Often, search is about figuring out the right haystacks to dig in to find the perfect needle. Assess takes the needle-finding one step further and determines whether it’s the right needle or whether the agent needs more information.
In many companies, certain pieces of information aren’t for public consumption or use. We want agents that are capable of using as much information as possible, but we must also ensure that the user of the agent has the appropriate credentials and access. Access can be determined at all points when interacting with an intelligent agent. Access controls can be built in at design time – i.e. don’t give an agent information it shouldn’t be using – or in runtime – i.e. does the person I’m currently interacting with have the appropriate permissions to know what I’ve found?
Augmented generation is about providing the right context for the intelligent agent to do the job. In reality, you don’t want to give too much information as this can result in hallucinations, confabulations and misinformation. Too little, and it can’t do the job correctly. There are also cost and speed implications of providing too much information. Now we have context windows that can support 1.4M words (or 2M tokens) it does mean LLMs have access to a lot of information, but that doesn’t come for free and will take time to process in every transaction.
There are also many ways that intelligent agents can be augmented—it might be through Prompt Engineering, Machine-Managed Prompting such as DSPy, or frameworks such as LangChain or LlamaIndex. Each choice has pros and cons, which we will cover in future posts.
Generate
Generate is the point where we end up using foundational, fine-tuned or bespoke models to do the job at hand. In a chatbot, this is used to interact with the user. For some other intelligent agents, it might be to execute a task. The approach to generation, prediction, summarisation or any other discriminative or generative approach will be dictated by the task at hand. We must decide what the best model is for speed, accuracy, latency and cost.

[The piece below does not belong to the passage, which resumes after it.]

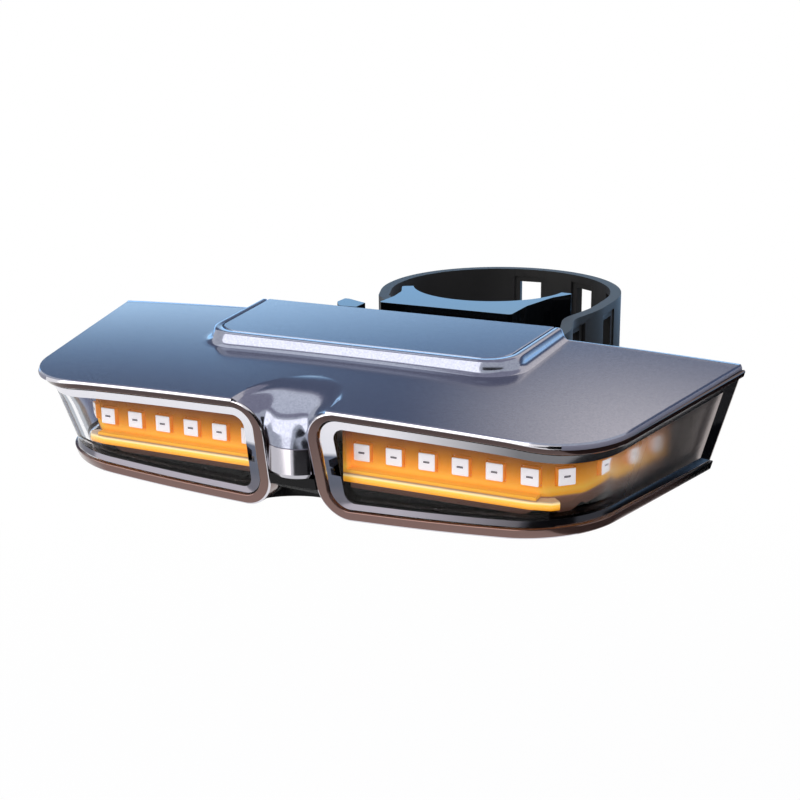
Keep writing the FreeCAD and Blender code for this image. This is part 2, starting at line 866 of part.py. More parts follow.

We always have the choice of running multiple models chained together with processing between them. We can have one model check the output of another model. We can have them collaborate with each other. We can use the power of a general model like GPT4 and couple that with a fine-tuned bespoke model that really understands the Enterprise context and language. All of these are valid choices depending on the use case.
Evaluate
One of the toughest parts of any intelligent agent is to determine if the task you’ve just done is correct or not. Did you use the right inputs? Has the generation produced something that is coherent and appropriate for the end used?
If you’re about to give an answer back to a user, in some cases where accuracy is demanded, you have to be sure that you are giving them the right information. For many knowledge tasks, this requires corroborated information or some other way to triangulate whether the task is being done successfully. Our evaluation choices need to take this into consideration.
We consider and design appropriate benchmarks during the training and design process. But, we also consider how to corroborate answers with previous experiences and known good answers. For instance, if we have a customer service support AI, we might examine previous interactions with customers that were done with people to see how well the AI aligns. In some ways, this is how people work. We rely on previous experiences and knowledge to know whether what we are going to say is good or not.
Levels of accuracy and performance
We have levels for each element of SAGE that allow us to examine how much we need to build to ensure accuracy. But accuracy and precision come at a price. The price is often speed and cost, so you don’t always want to use the most sophisticated models, the longest context lengths, or multiple calls to different models. We will explore the different levels in following posts.